Unsere Führerin erzählt und zeigt uns viel Wissenswertes und Schönes in
diesem ansprechenden Städtchen und In der Kirche lerne ich, wie Männer oder
Fürsten ihre Macht mit dem Fuss auf dem Löwen demonstrieren, die Frauen
hingegen ihre Treue mit dem Fuss auf einem Hundekopf.
Im Glasmuseum haben sie uns eigentlich heute Morgen erwartet, aber wir werden doch noch
vor Museumsschluss durch die Exponate geführt. Ein Glasbläser gibt uns Einblick
in sein Metier und vor unseren Augen entsteht im Feuer aus einem Klumpen Glas für
einen Gast ein lustiger Kugelfisch.
Im Nebenhaus kann man eine Sonderausstellung von Jacky Teuchert-Rimkus bewundern. Eine
große Zahl an Motiven, Formen und Verarbeitungstechniken macht die
Vielfältigkeit der Künstlerin deutlich.
Zum Schluss reicht es auf dem Marktplatz noch für ein Käffeli, wo uns
überraschenderweise Udo, jener mit den Räubergeschichten vom Sonntag, nochmals
begegnet und der heute einer kleinen Touristengruppe Wertheim zeigt.

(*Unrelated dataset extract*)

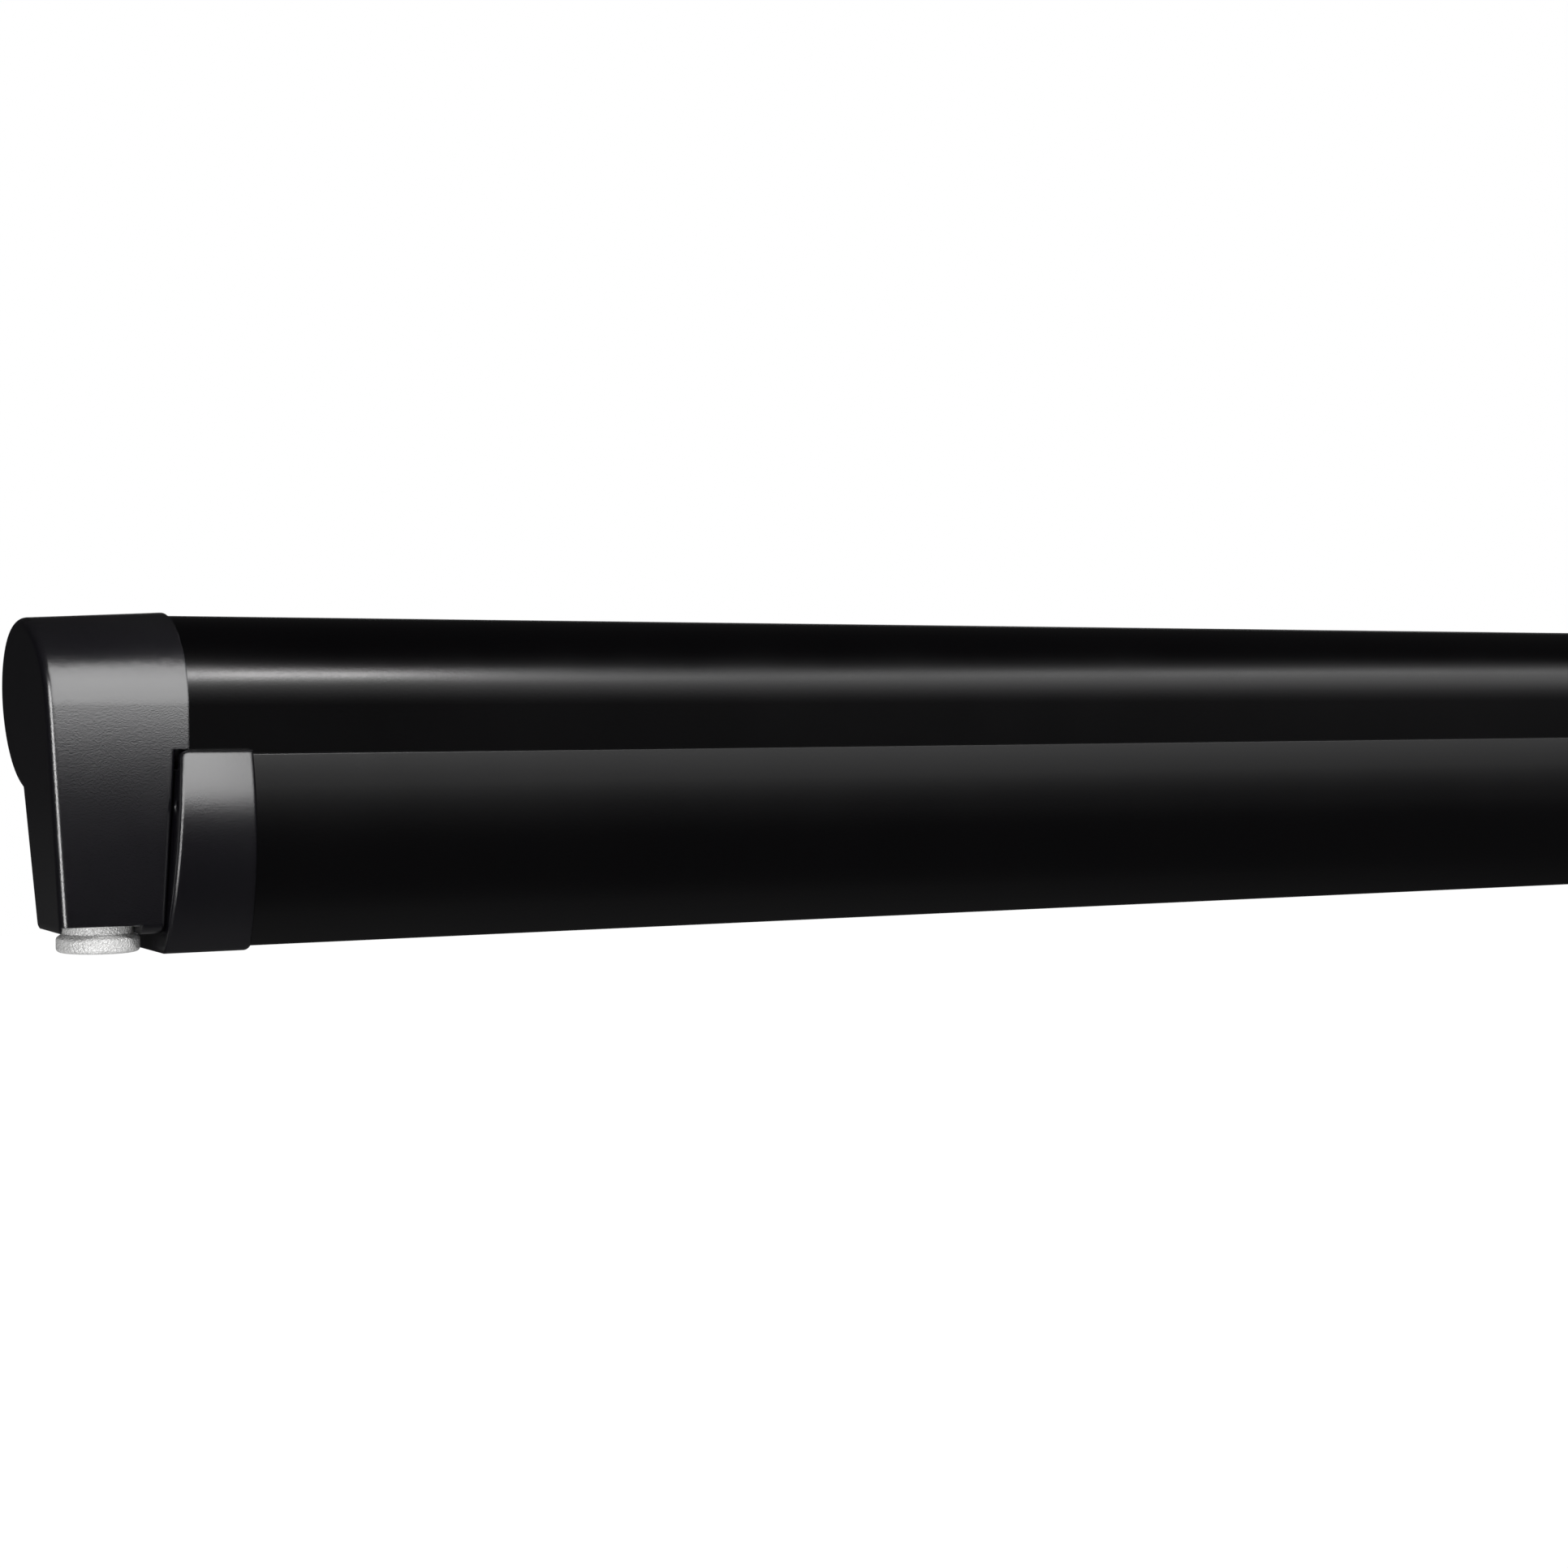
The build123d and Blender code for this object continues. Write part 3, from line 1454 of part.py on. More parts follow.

Langsam versammeln sich vor den Toren der Stadt alle 150 oder mehr Leute, die auf die
Busse warten - und warten. Ursula ist schon ganz nervös und versucht verzweifelt,
irgendjemanden von der Firma Ehrlich Reisen ans Telefon zu bekommen. Eine Viertelstunde
später erscheinen die vollbesetzten Busse, entlassen ihre Passagiere und nehmen die
neuen an Bord. Zum 4. Mal die Strecke Wertheim - Wörth nun zurück. Über
Land ergänzt die Sicht jene vom Schiff aus in einer erweiterten Perspektive. Das
Schiff ist wieder am Landungssteg und von aussen kann man emsiges Treiben in der
Küche ausmachen. Sie sind bereit fürs Nachtessen. Man hat nicht noch lange Zeit
zum Fackeln, sprich stylen. Eine beruhigende und positive Durchsage vom Käpten
stillt unseren Gwunder. Fast mit einem Achselzucken meint er, es sei eine Kleinigkeit
gewesen. Ja, wenn man konkret sagen kann, was sein muss, kann man sich darauf einstellen
und entsprechend vorbereiten.
Bald legen wir ab und mit beiden Schrauben angetrieben, können wir den Rest der
Reise nun wieder geniessen. Nach dem Nachtessen, heute gab's Bäremani (Barramundi,
den interessanten Transvestitenfisch, den ich von Australien her kenne), lädt uns
der Käpten ein: in der Bar ist bis 10.30 Uhr alles frei, Cocktail oder was immer man
will.
Mit Foto bewaffnet finde ich mich dort zu einem Marillen ein. Ruedi hat heute Tombola
Lose gekauft und da muss ich doch ein Beweisbild haben, wenn Ruth die Tasche aus der
Bordboutique abholt. Dezent zur Barmusik aus Fifties und Sixties mit Boogie-Woogie und
so, sollte auch getanzt sein. Immerhin hat die Dame ihre Wette gewonnen und sie kann
mindestens zweimal ihr Tanzbein schwingen, wenn nicht mit denen die darum gewettet haben,
so doch mit Frauen, welche sich ihrer erbarmt haben. Hätte ich auch nur ein klein
wenig mehr Talent in Sachen Tanzen, ich hätte es auch gemacht.